Charlie was crossing a narrow bridge. When he was halfway across he saw a car on the opposite side 200 yards away and heading toward him. He turned back and ran and barely made it before the car hit him. If Charlie had tried to cross the bridge the truck would have hit him 3 yards before he reached the end. How long is the bridge?

As near as I can figure there are 5 variables- the rate of the truck and Charlie and the time it takes for both of them to get whereever they are going and then the length of the bridge.

[/ QUOTE ]

Ok, I am reading this as 200 yards from Charlie, not 200 yards from the other side of the bridge.

So, lets call half the bridge's length L, Charlie's speed R1 and the Car's speed R2.

Now, the distance between Charlie and where he will get hit if he goes forwars is L - 3. The relative rate of Charlie and the car here is R1+R2.

Charlie and the car meet up L away from Charlies position the other way, and their relative rate is R2-R1.

I think we need times too, but these should cancel somewhere (I'm working this out as I go). Let's call the running toward the car time T1, and the running away from the car time T2.

So now we know (R1+R2)T1 = L - 3 and (R2-R1)T2 = L.

That sais that R1T1 + R2T1 + 3 = L and R2T2 - R1T2 = L so....

T1 = (L-3)/(R1+R2) and T2 = L/(R2-R1)

We know that there is some multiple A such that T2=A*T1.

A turns out to be (LR2-LR1-3R2+3R1)/(LR1+LR2). Now we can get rid of T2.

Now we get (if I haven't screwed up the algebra)
T1*(R1+R2+3/T1) = A*T1*(R2-R1) ==&gt; R1 + R2 + 3/T1 = A*(R2-R1)

This algebra is just getting hairy.

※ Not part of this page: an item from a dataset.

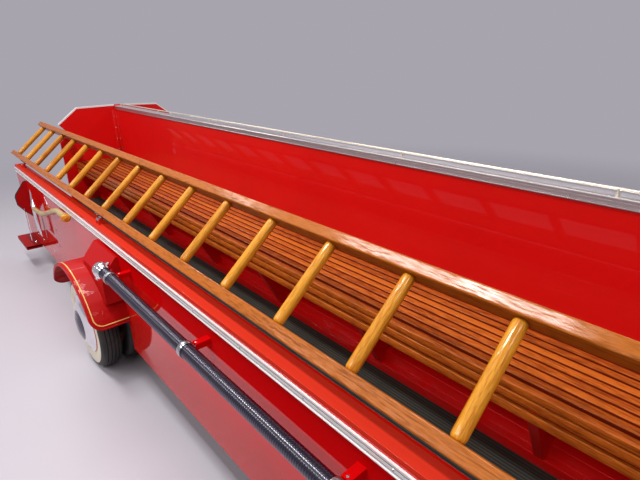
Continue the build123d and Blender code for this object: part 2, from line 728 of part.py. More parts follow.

I believe you have all the information you need to solve this but a simple way to solve it escapes me at the moment. The general attack is to find the relationship between R1 and R2, then substitue in for one of them and find L. I could be wrong, you may need another bit of info, but it feels like you have enough.

Lost Wages
10-19-2004, 05:28 PM
I don't think that there is enough information.

If we let:
L = length of bridge in yards
V(c) = Velocity of Charlie
V(t) = Velocity of car/truck(?)

From
When he was halfway across he saw a car on the opposite side 200 yards away and heading toward him. He turned back and ran and barely made it before the car hit him.
We can set the time it took Charlie to run halway across equal to the time it took the truck to cross + 200 yards.

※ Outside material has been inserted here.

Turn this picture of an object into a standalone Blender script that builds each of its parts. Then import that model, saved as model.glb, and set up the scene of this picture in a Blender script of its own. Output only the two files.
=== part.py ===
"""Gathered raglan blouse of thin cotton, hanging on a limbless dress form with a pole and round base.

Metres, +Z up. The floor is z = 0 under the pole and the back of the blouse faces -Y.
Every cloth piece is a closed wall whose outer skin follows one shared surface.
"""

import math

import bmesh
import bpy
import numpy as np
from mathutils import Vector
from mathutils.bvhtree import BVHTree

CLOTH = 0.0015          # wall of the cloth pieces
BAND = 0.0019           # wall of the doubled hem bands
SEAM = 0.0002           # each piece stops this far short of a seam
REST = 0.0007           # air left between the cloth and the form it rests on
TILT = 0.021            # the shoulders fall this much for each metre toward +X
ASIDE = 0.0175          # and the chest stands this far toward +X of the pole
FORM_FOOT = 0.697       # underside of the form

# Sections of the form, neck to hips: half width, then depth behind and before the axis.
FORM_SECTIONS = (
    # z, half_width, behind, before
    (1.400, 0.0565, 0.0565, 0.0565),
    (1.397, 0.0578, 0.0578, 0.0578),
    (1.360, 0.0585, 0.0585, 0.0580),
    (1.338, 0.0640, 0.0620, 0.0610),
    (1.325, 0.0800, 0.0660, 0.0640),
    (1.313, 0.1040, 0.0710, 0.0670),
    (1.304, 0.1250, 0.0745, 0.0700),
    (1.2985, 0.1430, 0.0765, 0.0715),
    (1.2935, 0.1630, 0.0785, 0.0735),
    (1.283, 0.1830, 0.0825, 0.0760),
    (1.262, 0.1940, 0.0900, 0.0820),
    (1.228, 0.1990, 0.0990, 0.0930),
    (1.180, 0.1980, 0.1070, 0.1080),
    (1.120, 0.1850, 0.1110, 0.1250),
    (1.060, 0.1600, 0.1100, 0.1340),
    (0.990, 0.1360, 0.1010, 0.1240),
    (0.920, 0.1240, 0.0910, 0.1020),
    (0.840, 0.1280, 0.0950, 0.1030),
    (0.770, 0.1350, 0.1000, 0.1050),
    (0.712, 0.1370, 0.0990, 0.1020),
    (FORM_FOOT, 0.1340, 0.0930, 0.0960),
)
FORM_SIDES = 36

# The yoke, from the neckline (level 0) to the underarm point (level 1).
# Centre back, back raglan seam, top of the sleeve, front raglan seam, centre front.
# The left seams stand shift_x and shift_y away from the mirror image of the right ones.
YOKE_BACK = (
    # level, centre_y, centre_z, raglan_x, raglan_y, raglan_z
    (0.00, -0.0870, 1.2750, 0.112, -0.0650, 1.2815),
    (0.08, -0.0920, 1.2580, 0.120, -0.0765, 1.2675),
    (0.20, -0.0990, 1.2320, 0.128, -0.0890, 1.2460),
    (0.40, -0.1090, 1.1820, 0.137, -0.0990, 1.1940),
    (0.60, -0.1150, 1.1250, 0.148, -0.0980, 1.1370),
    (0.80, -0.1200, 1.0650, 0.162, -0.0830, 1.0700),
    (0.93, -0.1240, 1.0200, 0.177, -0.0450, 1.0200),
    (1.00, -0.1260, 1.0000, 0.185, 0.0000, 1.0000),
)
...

Since time = distance/velocity, then:

Distance(c)/V(c) = Distance(t)/V(t), or

1) .5L/V(c) = (L + 200)/V(t)

From
If Charlie had tried to cross the bridge the truck would have hit him 3 yards before he reached the end.
we can do the same:

2) (.5L - 3)/V(c) = (200 - .5L + 3)/V(t)

Now we have used all of the information but have 2 equations and 3 unknowns, so unless I am missing something....

Lost Wages

Edit: made an oopsie

jason1990
10-19-2004, 08:41 PM
You are right, there are five variables:

x = half the length of the bridge
r_C = Charlie's speed
r_T = Truck's speed
t = time for Charlie to run back and survive
t' = time for Charlie to run forward and get hit

We get four equations:

x = (r_C)t
x + 200 = (r_T)t
x - 3 = (r_C)t'
200 - (x - 3) = (r_T)t'

If we eliminate t and t', we get

x + 200 = (r_T/r_C)x
200 - (x - 3) = (r_T/r_C)(x - 3)

Now we see that we really only had four variables, because the answer only depends on the ratio of the truck's speed to Charlie's speed. So let r = r_T/r_C to get

x + 200 = rx
200 - (x - 3) = r(x - 3)

Multiplying the second equation by x gives

200x - x^2 + 3x = (x + 200)(x - 3)
0 = 2x^2 - 6x - 600
x^2 - 3x - 300 = 0

Since x &gt; 0, we must take the positive root, which makes the bridge about 37.8 yards long.

BruceZ
10-19-2004, 09:31 PM
You are all making this much too complicated. Here is the equation where H is half the length of the bridge:

H / (H + 200) = (H - 3) / (200 - H + 3)

Each side is the ratio of the distance Charlie traveled to the distance the car traveled in the same amount of time. These are equal since the ratio of their speeds are equal. This gives the quadratic equation:

H^2 - 3H - 300 = 0

H = [ 3 + sqrt(9 + 1200) ] / 2

Length of bridge = 2H =~ 37.8 yards.